Lo sfruttamento inconsapevole e per un uso non voluto sul web del marchio altrui, esclude la responsabilità dell’utilizzatore già licenziatario, proprio perché manca qualsiasi controllo sulla pubblicazione, che era rimessa e resta solo all’operatore del sito.
La Rete è uno spazio infinito di possibilità, sia per l’informazione sia per la pubblicità in essa veicolate. Anche la funzione pubblicitaria del marchio viene enormemente amplificata, al punto che certe situazioni poi sfuggono di mano.
Il caso preso in esame due anni fa dalla Corte di Giustizia UE rivela la difficoltà, se non l’impossibilità, di sfuggire ad addebiti di utilizzazione abusiva di un marchio anche per un ex licenziatario utilizzatore dello stesso che abbia fatto il possibile per eliminare la scia pubblicitaria di un annuncio pubblicato nella vigenza del rapporto con la società licenziante.
Addebiti che, se esaminati nella sostanza, con riferimento alla situazione concreta, in cui il già licenziatario e ancora involontario utilizzatore della pubblicità del marchio non ottiene ragione dall’operatore del sito che non lo cancella, si rivelano infondati.
Si tratta della sentenza della Corte di Giustizia UE resa il 3 marzo 2016, nella causa C-179/15, perché esprime un ovvio e umano principio, che sarà auspicabilmente seguito dai nostri giudici nazionali.
Il caso nasce sull’addebito di informazione non veritiera e scorretta rivolta ad un’officina (già) autorizzata “Mercedes-Benz” per aver continuato ad avvalersi dell’effetto pubblicitario conseguente ad annunci nei quali ancora campeggiava il noto marchio, di cui è titolare esclusiva la società Daimler AG.
In particolare, essendo stato il concessionario ungherese Egyud Garage, dal 2007 al 2012, affiliato a Daimler AG tramite la consociata ungherese Mercedes Benz Hungaria Kft, era ovvio che in quegli anni avesse fatto uso del marchio “Mercedes-Benz”. Ciò si rifletteva negli annunci che lo stesso concessionario aveva pubblicato su un sito web per pubblicizzare la propria attività di riparatore autorizzato.
Un annuncio in particolare era stato poi incluso in altri siti web che, come di prassi, lo avevano utilizzato per incrementare le proprie banche dati ed attrarre maggiori utenti.

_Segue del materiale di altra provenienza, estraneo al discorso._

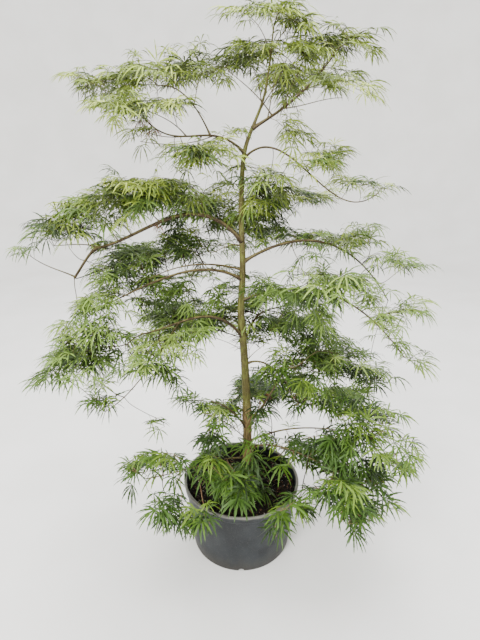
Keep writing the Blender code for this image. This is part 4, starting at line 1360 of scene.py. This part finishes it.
def make_withered(roots, finish):
    """A few shrivelled leaves that hang from the undersides of limbs."""
    dice = np.random.default_rng(SEED + 3)
    boughs = {bough.name: bough for bough in BOUGHS}
    starts = []
    for name, share, count in WITHERED:
        shares = np.clip(share + dice.uniform(-WITHERED_SCATTER, WITHERED_SCATTER, count), 0, 1)
        starts.append(bough_path(boughs[name], roots[name], shares))
    start = np.vstack(starts)
    way = dice.normal(0, 1, start.shape) * (1, 1, WITHERED_LEVEL)
    way = unit(way - WITHERED_DOWN * UP)
    size = WITHERED_LENGTH * dice.uniform(*WITHERED_RANGE, len(start))
    base = start + way * WITHERED_STALK * size[:, None]
    blades = leaf_shapes(base, way, size, np.full(len(start), WITHERED_HANG), dice)
    stalks = stalk_shapes(start, base, PETIOLE_RADIUS)
    new_piece("withered_leaves", *joined((blades, stalks)), finish, "foliage")


# ---------------------------------------------------------------- pot and soil


def wall_radius(height):
    """The pot's outer radius below its rim band."""
    rim = POT_RIM_RADIUS - RIM_BAND_PROUD
    return POT_FOOT_RADIUS + (rim - POT_FOOT_RADIUS) * height / POT_HEIGHT


def inner_wall(height):
    """The pot's inner wall at a height, as (radius, height)."""
    return wall_radius(height) - POT_WALL, height


def arc(centre_r, centre_z, radius, start, end, count):
    """An arc in a section: centre + radius (cos turn, sin turn), between two angles in degrees."""
    turn = np.radians(np.linspace(start, end, count))
    return np.stack((centre_r + radius * np.cos(turn), centre_z + radius * np.sin(turn)), -1)


def line(start, end, count):
    """A straight run of evenly spaced points in a section."""
    return np.linspace(start, end, count)


def pot_profile():
    """The pot's section as (radius, height), from the middle of its underside round to its floor:
    straight runs, a rounded foot, and a rolled rim that turns through half a circle."""
    band = POT_HEIGHT - RIM_BAND_HEIGHT
    proud = wall_radius(band) + RIM_BAND_PROUD
    roll = RIM_ROLL_RADIUS
    inner = POT_RIM_RADIUS - 2 * roll
    lip = min(inner, wall_radius(POT_HEIGHT) - POT_WALL)
    foot = POT_FOOT_RADIUS - FOOT_ROUNDING
    band_edge = (wall_radius(band) + RIM_BAND_PROUD * BAND_EDGE_SHARE, band + BAND_EDGE)
    face_end = (POT_RIM_RADIUS - BAND_FACE_INSET, POT_HEIGHT - roll - BAND_FACE_END)
    return np.vstack(
        (
            line((POT_HUB, 0), (foot, 0), 8)[:-1],
            arc(foot, FOOT_ROUNDING, FOOT_ROUNDING, -90, 0, 6),
            line((wall_radius(WALL_START), WALL_START), (wall_radius(band), band), 30),
            line(band_edge, (proud, band + RIM_BAND_STEP), 3),
            line((proud, band + BAND_FACE_START), face_end, 5),
            arc(POT_RIM_RADIUS - roll, POT_HEIGHT - roll, roll, 0, 180, 14),
            line((lip, POT_HEIGHT - roll - INNER_LIP_DROP), inner_wall(SOIL_LEVEL), 6),
            line(inner_wall(INNER_WALL_TURN), inner_wall(POT_FLOOR), 4),
            line((FLOOR_TURN, POT_FLOOR), (POT_HUB, POT_FLOOR), 3),
        )
    )


def turned(profile, sides, wobble=None):
    """A turned shape: each (radius, height) of the profile carried round the Z axis."""
    turns = even_turns(sides)
    radii = profile[:, :1] * np.ones(sides)
    heights = profile[:, 1:] * np.ones(sides)
    if wobble:
        radii, heights = wobble(radii, heights, turns)
    rings = np.stack((radii * np.cos(turns), radii * np.sin(turns), heights), -1)
    start, end = rings[0].mean(0), rings[-1].mean(0)
    return closed_skin(rings, start, end)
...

Non era mancato poi la normale indicizzazione nel motore di ricerca Google.
Il concessionario, in seguito alla risoluzione del rapporto con la Daimler AG, aveva tentato più volte di ottenere dai siti e da Google la cancellazione degli annunci presenti sul web in cui veniva offerta un’informazione non più attuale con l’associazione di un marchio di cui lo stesso concessionario non era più licenziatario.
Questo comportamento diligente è stato tenuto in considerazione dalla Corte, la quale ha confermato, in linea con precedenti sentenze, che non si possono imputare all’inserzionista gli atti o le omissioni degli operatori del web che non provvedano a eliminare un annuncio una volta ricevuta la richiesta di rimozione di chi lo aveva pubblicato.
Una situazione quindi che sfuggiva (quando la situazione sembrava sotto controllo, in verità si rivelava il controllo della situazione, direbbe A.G. Pinketts) ad ogni possibilità di intervento diretto del concessionario già inserzionista.
Secondo i giudici comunitari la nozione di “uso del marchio” da parte del non titolare o del non (più) licenziatario dello stesso implica un comportamento attivo o almeno una possibilità di controllo sull’atto che costituisce l’uso: nel caso in esame mancava invece lo stesso consenso dell’inserzionista, che anzi aveva espresso la volontà contraria all’uso, ma che non era stato ascoltato dagli operatori dei siti in cui figurava ancora il marchio.
E’ chiaro che in questo caso, come in altri analoghi, la responsabilità non può che essere dell’operatore del sito o del motore di ricerca che, avvisato del carattere non più attuale e quindi illegittimo di un contenuto già pubblicato, non provveda subito a rimuoverlo.